The Hierarchy of Marketing Needs
“It was the best of times, it was the worst of times.” This saying made famous by Charles Dickens may one day describe the current state of marketing technology.
We have more technology today than ever before. Scott Brinker’s now-famous Marketing Technology Landscape lists over 2,000 technologies (up from around 1,000 in 2014) available to marketers. Marketers are now faced with more products, more opportunities and – unfortunately - more risk as marketers shop for technology to help build out their programs.
For most, the ultra-saturation of marketing tools will lead to success. Armed with a historically generous budget to spend on tech, successful marketers will procure the appropriate tools that move the needle of the business.

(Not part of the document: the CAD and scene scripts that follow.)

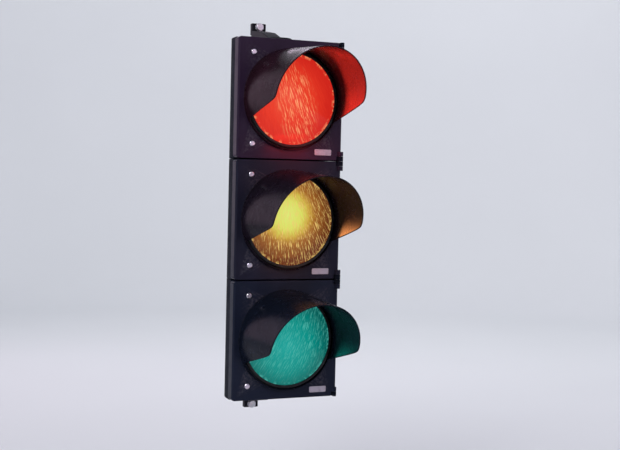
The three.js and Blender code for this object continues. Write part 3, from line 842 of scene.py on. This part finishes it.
def build_badge():
    """A blank plate with a raised border and two drive pins."""
    x, z = BADGE.x, BADGE.z
    w, h, border = BADGE.width / 2, BADGE.height / 2, BADGE.border
    back, front = -GAP, -GAP - BADGE.thickness
    blank = plate((x - w, x + w, z - h, z + h), 2.5, front, back, 0.35)
    window = (x - w + border, x + w - border, z - h + border, z + h - border)
    field = plate(window, 1.6, front - 1, front + 0.3)
    pin = [(0, front + 0.02), (1.3, front + 0.1, 0.2), (1.5, back, 0), (0, back)]
    apart = w - BADGE.pin_inset
    pins = [turned(pin, 20, centre=(x + side * apart, z)) for side in (-1, 1)]
    return formed(formed(blank, cut=[field]), add=pins)


def build_hinge_pin(side):
    z0, z1 = span(side, KNUCKLE.inner + 0.6, KNUCKLE.arm_end)
    return rod(HINGE.pin, z0, z1, "Z", HINGE_AXIS, 0.7)


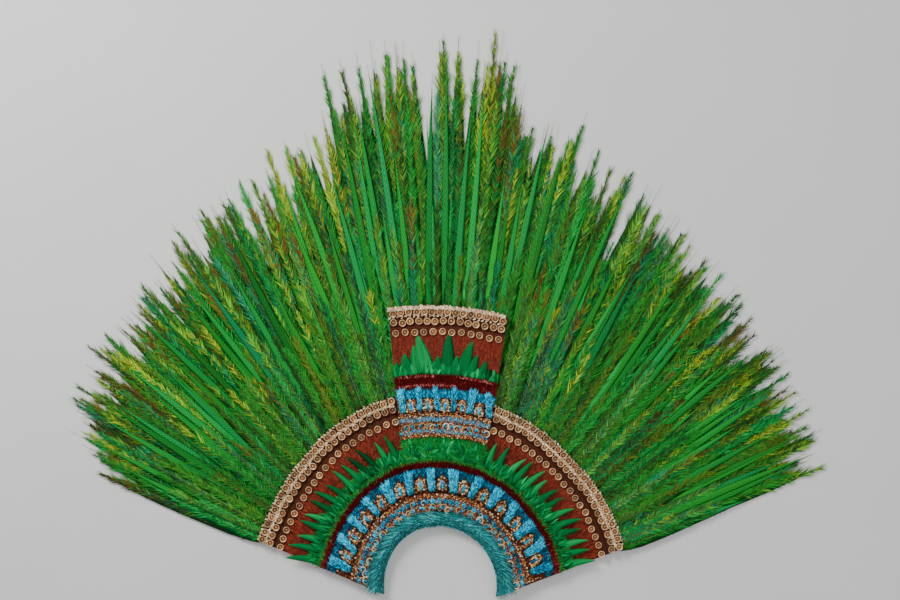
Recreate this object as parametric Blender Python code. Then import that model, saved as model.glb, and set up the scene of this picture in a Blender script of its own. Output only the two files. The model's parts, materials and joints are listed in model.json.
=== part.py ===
"""A feathered headdress that lies on its back.

Bands of small feathers and gold discs make a half-ring crown round the head arch. A raised panel stands
over the crown's middle, and a fan of long plumes spreads from under the crown's rim. Lengths are in metres
and angles in degrees. The plumes point along +Y, the front faces +Z, and the back is flat.

A place on the crown has two coordinates: a direction, seen from the pivot below the head arch, and a
radius, measured from the centre of the arch. The crown's two feet lie on rays from the pivot, and so do
the plumes.
"""

import math
from collections import namedtuple

import bmesh
import bpy
from mathutils import Vector

# Head arch and the widths of the crown's bands, from the arch outwards
HEAD_ARCH_RADIUS = 0.133
EDGE_ROLL_WIDTH = 0.035
MOSAIC_BAND_WIDTH = 0.042
BLUE_BAND_WIDTH = 0.058
RED_FRINGE_WIDTH = 0.015
GREEN_BAND_WIDTH = 0.034
RUST_BAND_WIDTH = 0.053
BROWN_STRIP_WIDTH = 0.029
GOLD_RIM_WIDTH = 0.039

# Directions of the crown's feet, seen from the pivot
PIVOT_DROP = 0.080
RIGHT_FOOT_DIRECTION = 20.8
LEFT_FOOT_DIRECTION = 157.0
SIDE_SECTIONS = 9
MIDDLE_SECTIONS = 4
ROLL_END_GAP = 0.8

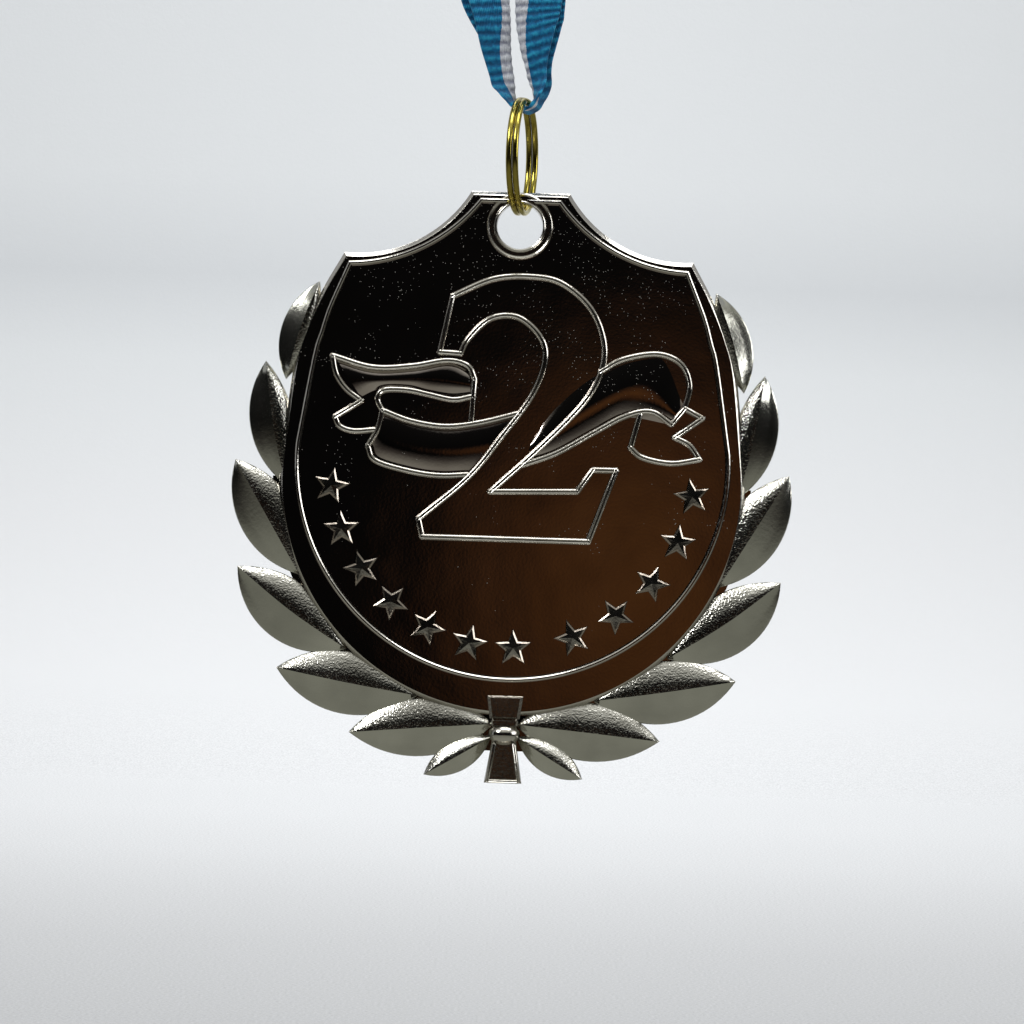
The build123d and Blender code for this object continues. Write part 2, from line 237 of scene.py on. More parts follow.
FIELD = nickel("nickel_field", ((0.50, 0.44, 0.40), (0.62, 0.56, 0.52)), (0.03, 0.09), 0.05, 3000, 0.60)
EDGE = nickel("nickel_edge", ((0.45, 0.43, 0.39), (0.62, 0.60, 0.55)), (0.10, 0.22), 0.25, 3000, 0)
SMOOTH = nickel("nickel_smooth", ((0.44, 0.44, 0.39), (0.56, 0.56, 0.50)), (0.12, 0.22), 0.15, 2500, 0)
FROST = nickel("nickel_frosted", ((0.40, 0.39, 0.35), (0.80, 0.79, 0.73)), (0.08, 0.20), 1.0, 4200, 0)
GILT = gilt()
WEAVE = woven()
TAPE = cloth("cotton_tape", (0.62, 0.60, 0.54), (0.80, 0.78, 0.72), 1200)
THREAD = cloth("sewing_thread", (0.66, 0.67, 0.70), (0.86, 0.87, 0.90), 3000)


# ---- mesh helpers --------------------------------------------------------------------------------
def make_mesh(name, verts, faces, mats, face_mats=None, sharp=35):
    """A mesh object in metres, smooth but for edges sharper than the given angle."""
    mesh = bpy.data.meshes.new(name)
    mesh.from_pydata([tuple(v) for v in verts], [], faces)
    for mat in mats:
        mesh.materials.append(mat)
    if face_mats:
        mesh.polygons.foreach_set("material_index", face_mats)
    finish_mesh(mesh, sharp)
    obj = bpy.data.objects.new(name, mesh)
    bpy.context.collection.objects.link(obj)
    return obj


def finish_mesh(mesh, sharp):
    bm = bmesh.new()
    bm.from_mesh(mesh)
    bmesh.ops.recalc_face_normals(bm, faces=bm.faces)
    for face in bm.faces:
        face.smooth = True
    for edge in bm.edges:
        if len(edge.link_faces) == 2:
            edge.smooth = edge.calc_face_angle(0) < math.radians(sharp)
    bm.to_mesh(mesh)
    bm.free()


def on_medal(x, y, z):
    """From the medal's own millimetres (across, up from the hole, towards the viewer) to the frame."""
    return Vector((x, -z, y - HOLE_BELOW)) / 1000


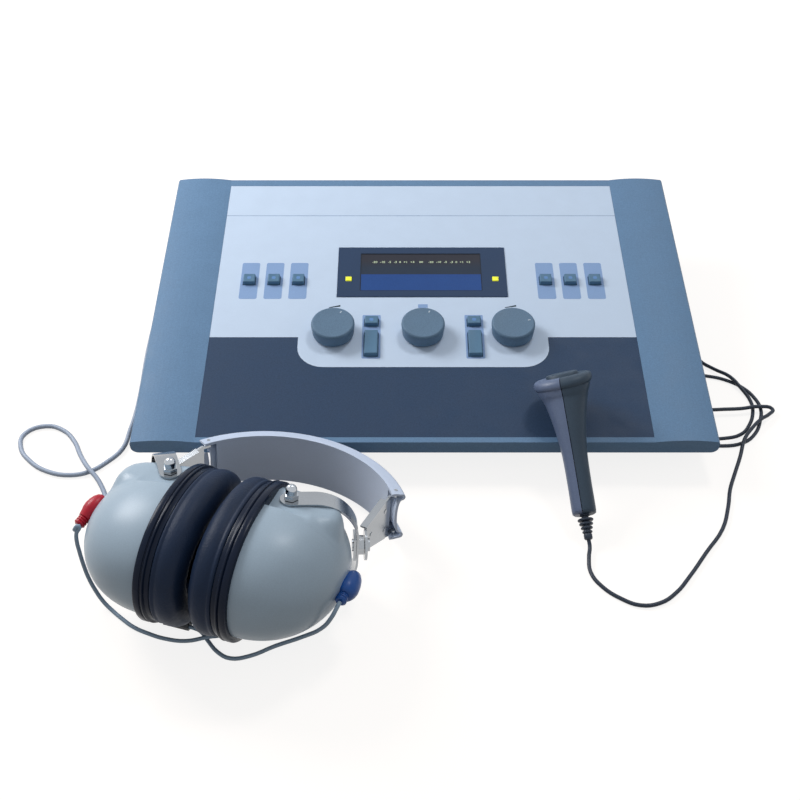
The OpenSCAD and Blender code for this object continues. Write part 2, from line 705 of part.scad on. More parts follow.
// Bracket in its own frame: pin axis at the origin, plate along +x, outer side at side * y
module bracket(i) {
  side = i == 0 ? -1 : 1;
  y0 = web_off[i] - plate_t / 2;
  bend = side > 0 ? ear_plane[i] - web_dir[i] : ear_plane[i] - 360 - web_dir[i];
  reach = web_len[i];
  in_headset() translate([pin_at[i][0], pin_at[i][1], 0]) rotate([0, 0, web_dir[i]])
    difference() {
      union() {
        for (s = [-1, 1]) {
          translate([0, 0, s > 0 ? knuckle_z0 : -knuckle_z1]) cylinder(r = knuckle_r, h = knuckle_z1 - knuckle_z0);
          translate([0, 0, s > 0 ? knuckle_z0 : -lobe_z + 0.1]) cylinder(r = pin_r, h = lobe_z - 0.1 - knuckle_z0);
          translate([0, y0, s > 0 ? knuckle_z0 : -knuckle_z1]) cube([6, plate_t, knuckle_z1 - knuckle_z0]);
          // flange on the sloping edge, turned to the inner side
          translate([5.2, y0, 0]) rotate([0, -s * flange_slope(reach), 0])
            translate([0, side > 0 ? -4.2 + plate_t : 0, s > 0 ? knuckle_z1 - plate_t : -knuckle_z1])
              cube([(reach - 9) / cos(flange_slope(reach)), 4.2, plate_t]);
        }
        translate([0, y0 + plate_t, 0]) rotate([90, 0, 0]) linear_extrude(plate_t)
          polygon([[4.4, -knuckle_z1], [5.2, -knuckle_z1], [reach - 1.2, -7.6], [reach + 0.2, -6.5],
            [reach + 0.2, 6.5], [reach - 1.2, 7.6], [5.2, knuckle_z1], [4.4, knuckle_z1]]);
        for (p = [[10, 6.5], [10, -6.5], [reach - 6, 0]])
          translate([p[0], side > 0 ? y0 + plate_t - 0.1 : y0 - 0.3, p[1]]) rotate([-90, 0, 0])
            cylinder(r = 1.3, h = 0.4);
        translate([reach, y0 + plate_t / 2, 0]) rotate([0, 0, bend])
          translate([ear_set, -plate_t / 2, 0]) rotate([-90, 0, 0]) cylinder(r = ear_dia / 2, h = plate_t);
      }
      translate([reach, y0 + plate_t / 2, 0]) rotate([0, 0, bend])
        translate([ear_set, -6, 0]) rotate([-90, 0, 0]) cylinder(r = rivet_dia / 2 + run_fit, h = 12);
    }
}
function flange_slope(reach) = -atan((knuckle_z1 - 7.6) / (reach - 6.4));

module red_side_bracket() {
  color("#c9cdd2") bracket(0);
}
module blue_side_bracket() {
  color("#c9cdd2") bracket(1);
}

// Fork in its own frame: studs' mid-point at the origin, ear along +x
strap_in = pad_z + strap_gap;
strap_out = strap_in + strap_t;
module fork(i) {
  bow_x = fork_reach - bow_r;
  bow_z = strap_out - bow_r;
  in_headset() translate([stud_at[i][0], stud_at[i][1], 0]) rotate([0, 0, fork_dir[i]]) {
    difference() {
      union() {
        translate([0, strap_w / 2, 0]) rotate([90, 0, 0]) linear_extrude(strap_w) difference() {
          bow_outline(bow_x, bow_z, 0, 0);
          bow_outline(bow_x, bow_z, strap_t, -50);
        }
        for (s = [-1, 1]) translate([0, 0, s > 0 ? strap_in : -strap_out])
          cylinder(r = strap_w / 2, h = strap_t);
      }
      translate([0, 0, -40]) cylinder(r = stud_dia / 2 + run_fit, h = 80);
      rotate([0, 90, 0]) cylinder(r = rivet_dia / 2, h = 60);
    }
    // clamp plate on the inner side, spacer outside it, and the rivet through both
    translate([fork_reach - strap_t - 1.6, 0, 0]) difference() {
      translate([0, -5, -7]) cube([1.5, 10, 14]);
      translate([-1, 0, 0]) rotate([0, 90, 0]) cylinder(r = rivet_dia / 2, h = 5);
    }
    rotate([0, 90, 0]) {
      translate([0, 0, fork_reach - strap_t - 2.2]) difference() {
        cylinder(r = 3.4, h = 0.6);
        translate([0, 0, -1]) cylinder(r = 1, h = 0.9);
      }
      translate([0, 0, fork_reach - strap_t - 1.6]) cylinder(r = rivet_dia / 2, h = ear_reach + 3.9 - fork_reach);
      translate([0, 0, fork_reach]) cylinder(r = 5.4, h = ear_reach - plate_t / 2 - 0.3 - fork_reach);
      translate([0, 0, ear_reach + plate_t / 2 + 0.3]) cylinder(r = 3.6, h = 1.4);
    }
  }
}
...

For others, the answers aren't so obvious. Unfortunately, no playbook or grocery list exists for buying marketing tech. Each marketing department’s "stack" is determinate on their customer base, market, organizational competencies and budget (amongst other factors).
So then how should a CMO decide the best place to invest? Where should a marketer start when evaluating solutions?
In 1943, a psychologist named Abraham Maslow categorized and prioritized human needs in a book named “Motivation and Personality”. In this publication he designed a “hierarchy of human needs” layering each need from the most critical, starting at the base. Maslow identified the base level as physiological needs, such as air, water and food. At the peak of the pyramid is self-actualization, a need for sure but hardly as necessary as requirements of the human body.
What if we applied this methodology to marketing technology? In other words, what solutions are most critical in sustaining a successful marketing program?
As I constructed my pyramid, I thought about marketing needs. What was the food and water of marketing tech? What was the base level of the layer cake that all other technologies could build upon?
After careful consideration, I couldn’t envision a scenario where a marketing program could thrive without effective data management as a core solution.
Here's why.
Marketing automation and email service providers are powerful tools in connecting with an audience and pushing leads through the various phases of the marketing funnel. However, without the appropriate lead data, segmentation goes away or goes awry. Am I marketing to a prospect or a customer? What role is this lead in? Which industry? And where the heck is this customer or prospect?
Despite the traditional adage of “content is king”, today content is finely tailored to maximize engagement, and tailored content can’t be delivered appropriately without the guidance of data.
Analytics and dashboards are essential in gauging the success of your program. Predictive analytics runs even deeper, reliant on historical data before any insights can be surface. Each are vital to ongoing success, but are reliant on operational programs.
Data management is the most essential solution in the marketing stack.
Whether it be maintaining data hygiene and enriching data to uncover valuable insights into your lead and contact data, data is the new king. In essence, it’s about knowing your customers and prospects through good data. And what’s more important to a marketer than truly knowing customers?